How blind all men are without Divine illumination! How dark their hearts and minds are! “They walk in the vanity of their mind, having the understanding darkened, being alienated from the life of God through the ignorance that is in them, because of the blindness of their hearts” (Ephesians 4:18). How desperately and tragically true! How well do I remember the moment when God “turned on the lights in my inner spirit.” My first impulse was to cry, “What is going on? Why have I not seen this before? Where in the world have I been?” And I instantly saw the Heaven/Hell, Life/Death, Light/Darkness, Love/attempt to love difference between being saved and being lost.
Furthermore, since that time, the Divine Ophthalmologist has been making adjustments on my new eyes. You see, though the Bible does have an inherent illuminative capacity, it still must be illumined by the Holy Spirit or that value is totally lost. Totally lost! Without the Holy Spirit’s illumination and teaching, the Bible itself is just another book! The Holy Spirit has often “opened the eyes of my heart (Greek, kardia) and flooded them with light” (Ephesians 1:18; read Ephesians 1:17-19 carefully), and the result is always amazement and enlarged understanding. Some of the Spirit’s adjustments are corrective and some are progressive (a part of the growth process), but they are definite illuminative works.
When John Robinson disembarked from the Mayflower at Delft Harbor on the eastern shore of this continent, in his opening remarks to his fellow travelers, he declared, “I am convinced that the Lord has yet more light and truth to break forth from His Holy Word.” That light will never ceasing breaking forth upon the “simple” (single-minded) believer who is willing to receive and obey it.

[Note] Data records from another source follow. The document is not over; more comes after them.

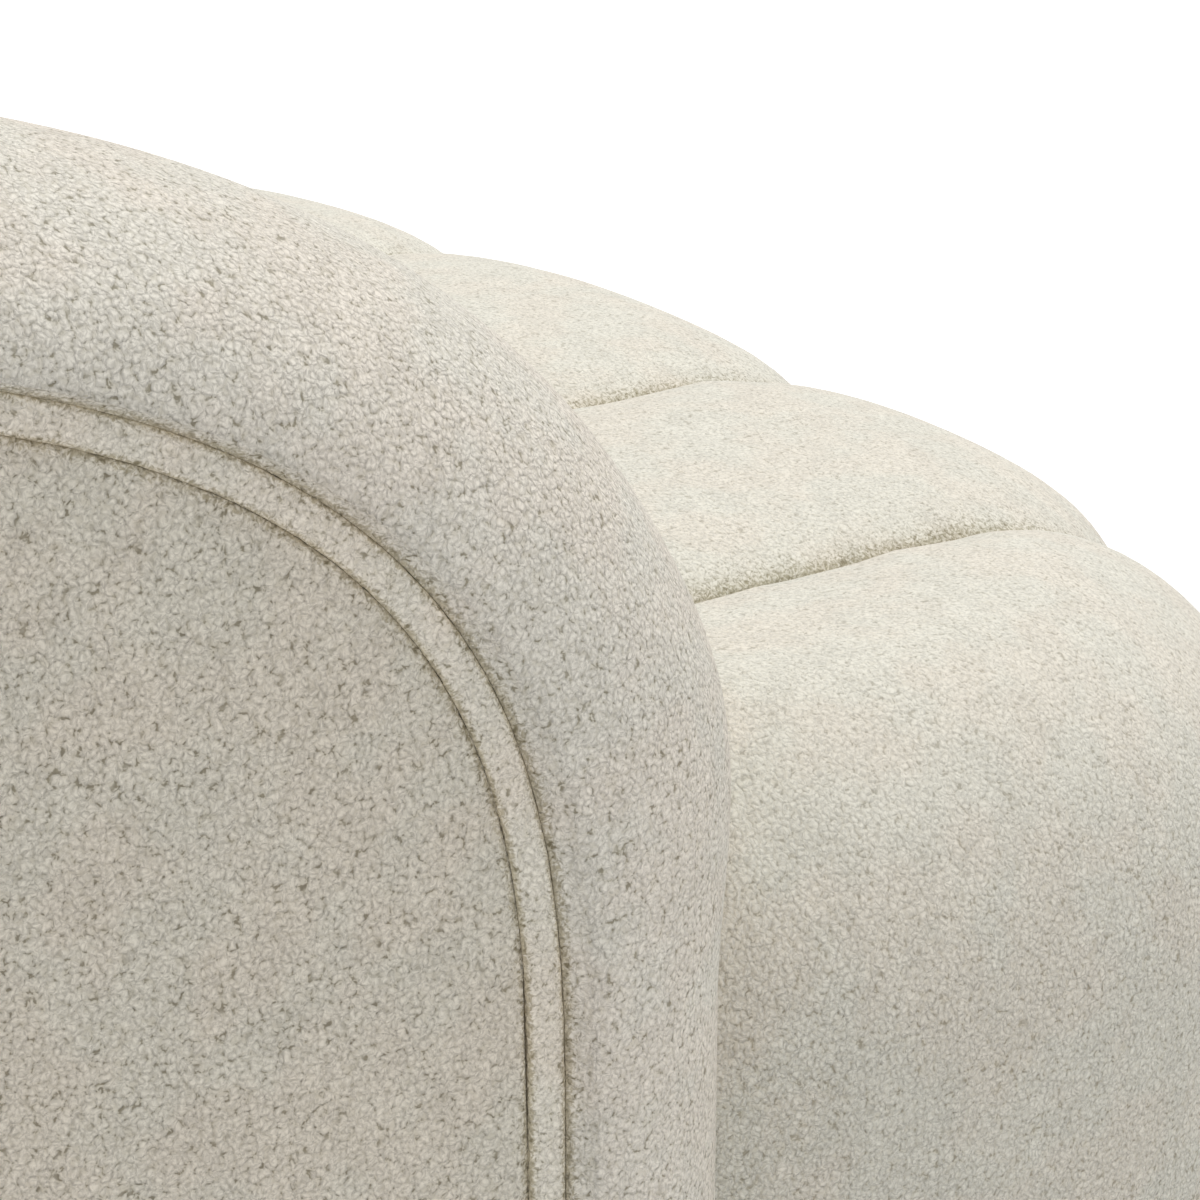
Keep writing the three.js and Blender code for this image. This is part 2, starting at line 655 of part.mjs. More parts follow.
const buildRails = () => {
  const rail = (name, outline) => addPiece(name, beam(outline, railBottom, railTop), looks.wood);
  const frontHalf = straightHalf - gap;
  rail('front_rail', rectangle(-frontHalf, frontHalf, frontRailFront, frontRailBack));
  const rearHalf = -cornerCentreX - gap;
  rail('rear_rail', rectangle(-rearHalf, rearHalf, rearRailFront, backFace + railOutside));
  const [outer, inner] = [formerLine(formerInset), formerLine(formerInset + railWidth)];
  const frontLine = [{ x: 0, y: frontRailBack }, ...inner];
  const rearCorner = placesTo(backStart).map((s) => wrapPoint(s, railBottom, railInside));
  const rearLine = [{ x: 0, y: rearRailFront }, ...rearCorner.reverse()];
  stepsBetween(-frameHalf + railWidth / 2, frameHalf - railWidth / 2, crossRailCount - 1).forEach((x, i) => {
    const sides = [x - railWidth / 2, x + railWidth / 2];
    const front = sides.map((side) => ({ x: side, y: yOn(frontLine, -Math.abs(side)) + gap }));
    const rear = sides.map((side) => ({ x: side, y: yOn(rearLine, -Math.abs(side)) - gap }));
    rail(`cross_rail_${i + 1}`, [...front, ...rear.reverse()]);
  });

  const pair = (name, geometry) => {
    addPiece(`${name}_left`, geometry, looks.wood);
    addPiece(`${name}_right`, mirrored(geometry), looks.wood);
  };
  const wrapRail = (places, foot, top, outside, inside) => (
    wrapSheet({ places, foot, margin: 0, outside, inside, top })
  );
  pair('side_rail', wrapRail([0, cornerStart - gap], railBottom, railTop, railOutside, railInside));
  pair('corner_rail', wrapRail(
    placesTo(backStart - gap), railBottom, railTop, railOutside, railInside,
  ));

  const upright = (line) => line.map((p) => [railBottom, railTop].map((z) => new THREE.Vector3(p.x, p.y, z)));
  pair('front_corner_rail', slabBetween(upright(outer), upright(inner)));

  // Short rails that tie the curved one and the arm's rail to the outermost cross rail
  const [before, end] = inner.slice(-2);
  const from = end.clone().lerp(before, railWidth / Math.abs(end.y - before.y));
  const frontLink = [from, end].map((p) => ({ x: p.x + gap, y: p.y }));
  const armLink = [-1, 1].map((side) => (
    wrapPoint(cornerStart / 2 + (side * railWidth) / 2, railBottom, railInside - gap)
  ));
  for (const [name, ends] of [['front_tie', frontLink], ['arm_tie', armLink]]) {
    const outline = [...ends, ...[...ends].reverse().map(({ y }) => ({ x: -frameHalf - gap, y }))];
    pair(name, beam(outline, railBottom, railTop));
  }

  // Posts between the boards, and the rail on top of the back's posts
  const [postOutside, postInside] = [railOutside, innerBoardBack + gap];
  const post = (from, top) => wrapRail([from, from + postWidth], innerFoot, top, postOutside, postInside);
  pair('arm_post', post(postInset, trimTop));
  pair('back_post', post(placeOfX(-middleSeam) - postWidth / 2, trimTop - topRailHeight - gap));
  const straightBack = bothSides([backStart, middle]);
  const topRail = wrapRail(straightBack, trimTop - topRailHeight, trimTop, postOutside, postInside);
  addPiece('back_top_rail', topRail, looks.wood);
  return { outer, inner };
};

const buildWebbing = () => {
  const pitch = (foamBack - frontRailBack) / strapCount;
  for (let i = 0; i < strapCount; i++) {
    const y = frontRailBack + pitch * i + (pitch - strapWidth) / 2;
    const outline = rectangle(-frameHalf, frameHalf, y, y + strapWidth);
    const strap = beam(outline, innerFoot, innerFoot + strapThickness);
    addPiece(`webbing_strap_${i + 1}`, strap, looks.webbing);
  }
};

// The dust cover lies flat under the frame, inside the cloth's foot.
const buildCover = ({ outer }) => {
  const left = [
    ...outer.map((p, i) => (i ? p.clone().setX(p.x + coverMargin) : p.clone().setY(p.y + coverMargin))),
    ...[0, ...cornerPlaces].map((s) => wrapPoint(s, railBottom, railOutside - coverMargin)),
  ];
  const right = [...left].reverse().map((p) => ({ x: -p.x, y: p.y }));
  const shape = new THREE.Shape([...left, ...right].map((p) => new THREE.Vector2(p.x, p.y)));
  const sheet = new THREE.ExtrudeGeometry(shape, { depth: coverThickness, bevelEnabled: false, steps: 1 });
  sheet.translate(0, 0, footHeight + gap);
  sheet.deleteAttribute('uv');
  sheet.deleteAttribute('normal');
  const merged = mergeVertices(sheet);
  merged.computeVertexNormals();
  addPiece('dust_cover', merged, looks.cover);
};

// Four round feet, under the corners.
const buildFeet = ({ outer, inner }) => {
  const half = Math.round(formerSteps / 2);
  const frontCorner = outer[half].clone().lerp(inner[half], 1 / 2);
  const rearCorner = wrapPoint((cornerStart + backStart) / 2, railBottom, (railOutside + railInside) / 2);
  const places = [
    ['front_left', frontCorner.x, frontCorner.y], ['front_right', -frontCorner.x, frontCorner.y],
    ['rear_left', rearCorner.x, rearCorner.y], ['rear_right', -rearCorner.x, rearCorner.y],
  ];
  const levels = [[0, footBottomRadius - footRim], [footRim, footBottomRadius], [footHeight, footTopRadius]];
  const turns = stepsBetween(0, 2 * Math.PI, footSides).slice(0, -1);
  for (const [name, x, y] of places) {
    const rings = levels.map(([z, radius]) => (
      turns.map((turn) => new THREE.Vector3(x + radius * Math.cos(turn), y + radius * Math.sin(turn), z))
    ));
    addPiece(`foot_${name}`, loftThrough(rings), looks.footWood);
  }
};

buildRolls();
buildPiping();
buildOuterPanels();
buildBoards();
buildInnerPads();
const space = wrapSpace();
buildSeat(space);
buildFoam(space);
const corners = buildRails();
buildWebbing();
buildCover(corners);
buildFeet(corners);

export default sofa;
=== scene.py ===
# Tuxedo sofa in curly cream boucle: channelled seat, wrapped arms and back with a thick piped roll.
# Lengths in the dictionaries are millimetres, as in the solids. Meshes, a material's reach, the camera
# and the room are in metres.
import math

import bmesh
import bpy
import numpy as np
from mathutils import Matrix, Vector, noise


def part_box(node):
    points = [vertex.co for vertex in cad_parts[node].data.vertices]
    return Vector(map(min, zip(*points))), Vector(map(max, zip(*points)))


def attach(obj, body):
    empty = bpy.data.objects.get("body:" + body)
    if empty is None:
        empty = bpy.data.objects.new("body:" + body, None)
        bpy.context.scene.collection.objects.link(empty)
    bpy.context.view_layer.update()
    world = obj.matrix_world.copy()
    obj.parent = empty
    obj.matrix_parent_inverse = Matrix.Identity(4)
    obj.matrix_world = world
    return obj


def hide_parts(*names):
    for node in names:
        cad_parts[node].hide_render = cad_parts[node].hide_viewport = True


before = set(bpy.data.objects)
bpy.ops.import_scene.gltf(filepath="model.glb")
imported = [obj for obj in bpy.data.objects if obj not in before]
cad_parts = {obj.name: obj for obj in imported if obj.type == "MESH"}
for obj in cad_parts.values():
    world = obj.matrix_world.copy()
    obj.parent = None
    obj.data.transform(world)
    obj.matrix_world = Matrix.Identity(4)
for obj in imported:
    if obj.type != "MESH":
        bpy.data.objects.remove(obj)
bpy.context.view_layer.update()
scene = bpy.context.scene
mm = 0.001
quarter = math.pi / 2
print("frame loaded:", len(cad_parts), "nodes")

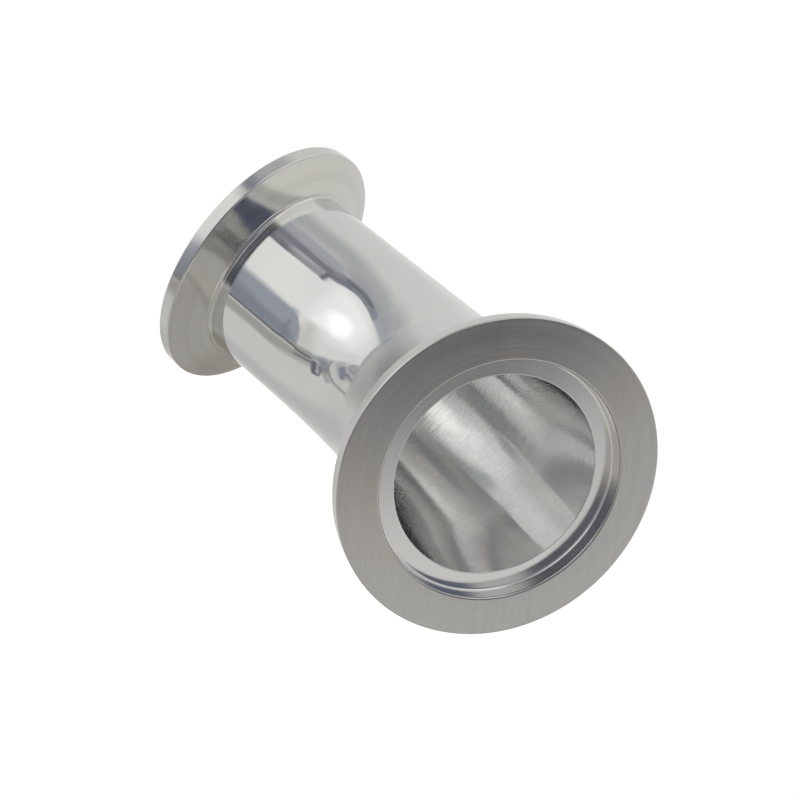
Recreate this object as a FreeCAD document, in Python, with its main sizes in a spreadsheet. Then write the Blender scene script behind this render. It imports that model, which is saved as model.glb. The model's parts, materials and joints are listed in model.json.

In a recent book entitled The Closing of the American Mind, University of Chicago professor Allan Bloom describes how his “uneducated” grandparents lived on a wise and noble level because of the practical influence of the Bible on their daily experience. Bloom says, “I do not believe that my generation, my cousins who have been educated in the American way, all of whom are M. D.s or Ph.D.s, have any comparablelearning. When they talk about heaven and earth, the relations between men and women, parents and children, the human condition, I hear nothing but cliches, superficialities, the material of satire. I am not saying anything so trite as that life is fuller when people have myths to live by. I mean rather that a life based on the Book is closer to the truth, that it provides the material for deeper research in and access to the real nature of things.” (The italics in this paragraph are mine, not the authors)
How do we reach the practical implementation of this point? We simply read the Bible regularly, all the while dependently asking God to “open the eyes of our hearts and flood them with light” (Ephesians 1:18). We pray with David, “Open Thou mine eyes, that I may behold wondrous things out of Thy law” (Psalm 119:18). What you see in God’s Word when this occurs is almost indescribable.
- A NUTRITIVE VALUE
Third, the Bible has an inherent nutritive value for the hungry soul. It contains “the daily minimum requirement of (spiritual) vitamins and minerals” as well as the very “gourmets of grace” for the person who will come to the Lord’s table and allow the Host to serve His meal. Jesus said, “Behold, I stand at the door and knock; if any man hear my voice, and open the door, I will come in to him, and will eat with him, and he with Me” (Revelation 3:20). I have been studying the Word of God voraciously for over fifty years (!), and I can tell you that no chef on earth can prepare a physical meal that compares with the food of the Word of God! No kitchen table can carry food (no matter who prepares it!) such as the Word of God presents to nourish the soul. Jesus spoke a universal law when He said, “Man (generic man and each individual man) lives not (he is dead without this food) by bread alone, but by every word that proceeds out of the mouth of God” (Matthew 4:4). Jesus Himself said, “I have meat that you don’t know about; my meat is to do the will of Him who sent Me, and to finish His work” (John 4:34). Don’t miss the obvious meaning of such statements. To hear and heed the Word of God is to have life, healthy, maturing life, but to fail to hear and heed the Word of God is to starve your true self, the self God intended, to death. What a shock it will be for sense-oriented, self-oriented people to come to the end of the trail and find that they have literally starved the spirit, the eternal dimension of their existence, to death.